There is no evaluation that quantifies cost efficiencies in joint implementation to date. Nevertheless, it is evident from existing empirical analysis that the process of joint implementation fosters strategic coordination to help share and make the best use of our combined resources in support of partner country reform processes.

Nevertheless, the benefits must be carefully assessed and outweigh any associated costs. Project design may take longer under a joint implementation arrangement but could be considered an investment in quality. An extended network of trusted relationships can enhance project quality because it introduces intellectual challenge, diverse perspectives and a range of experience. This results in a more comprehensive knowledge of country context and needs, leading to a more relevant project design that greatly reduces implementation risks.

From a perspective of financial efficiency, joint implementation can reduce fragmentation and duplication risks by applying a programme approach to a group of projects or interventions. In addition to the development effectiveness potential of a programme approach, economies of scale can be found in pooling financial management and administrative overheads, as well as improving the coordination of inputs. However, it is critical to acknowledge that in order to deliver on our ambition for greater coherence and impact, a collective investment in human resources and support to country-level colleagues is required.

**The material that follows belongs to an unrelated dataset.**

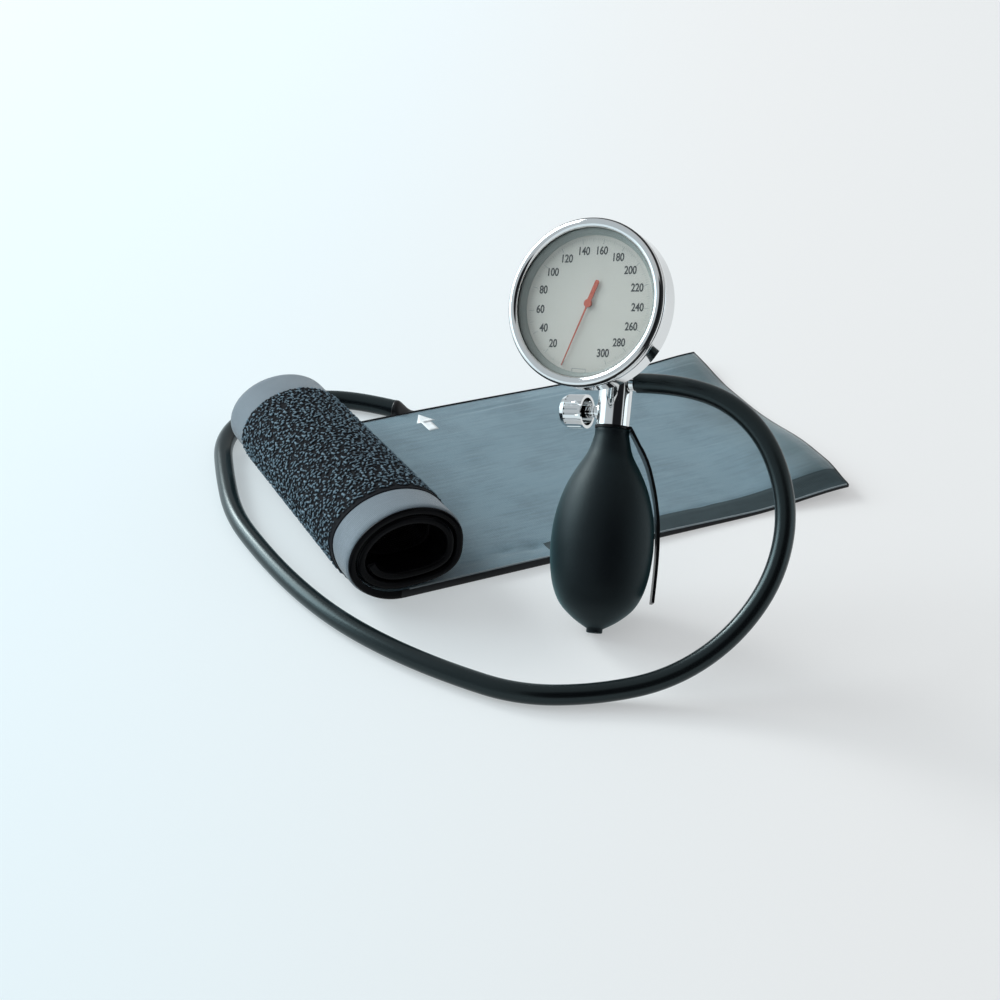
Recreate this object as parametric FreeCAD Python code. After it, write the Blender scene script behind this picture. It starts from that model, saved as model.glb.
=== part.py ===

Joint implementation activities can also lead to cost reductions, particularly in the case of jointly financed multidonor actions and when burden sharing and mutual reliance help simplify governance structures or procedures. For example, multi-donor actions ensure joint action throughout the programme cycle, avoid duplication in sectors, focus the partner dialogue, ensure coherent messaging and reduce transaction costs at all levels. They also ensure the benefits derived from all other joint implementation methods, including cost reductions for scoping, design, procurement, monitoring, evaluation or audits, when one partner takes the lead; increased efficiency when steering committees, supervision or field missions, communication and visibility events are combined; reduced expenses when office space is shared, local human resources systems are aligned, or policy dialogues are conducted jointly.

Joint implementation can also be valuable for new cooperation partners entering a country, as it can help reduce set-up expenditures by sharing information between implementing partners at little to no extra cost.

Impact on visibility and communication

Joint implementation arrangements have the potential to increase the visibility of Team Europe as a whole as well as the visibility of each intervening Member State (see chapter 20). However, experience to date shows that this is still a contested area where the perspective of unity and an inclusive European visibility is not always evident: for example, discussions are often limited to formal visibility issues like logos and banners.

Joint implementation can increase the quality of visibility and communication on our development cooperation as implementing partners align to the highest standards, successfully applying peer-to-peer learning. Joint visibility events such as press visits, communication campaigns, press releases and signing ceremonies usually work best when they are organised jointly.

Joint messaging is a more popular — and arguably more visible and high-impact — activity. In both joint programme and non-joint programme countries, including Burkina Faso, Colombia, Congo, El Salvador, Guatemala, Palestine, the Philippines, Senegal, and Uruguay, joint messaging has been used to good effect at the political level on issues such as human rights. Joint messaging has been most successful when combined with a strategic approach to communications that matches the message with the media and the audience.

See annex 3 for a list of considerations when moving ahead with joint implementation.

 

Each section or chapter may be used separately to fulfil a specific need for guidance, which means there may be some overlap between the different parts of the document.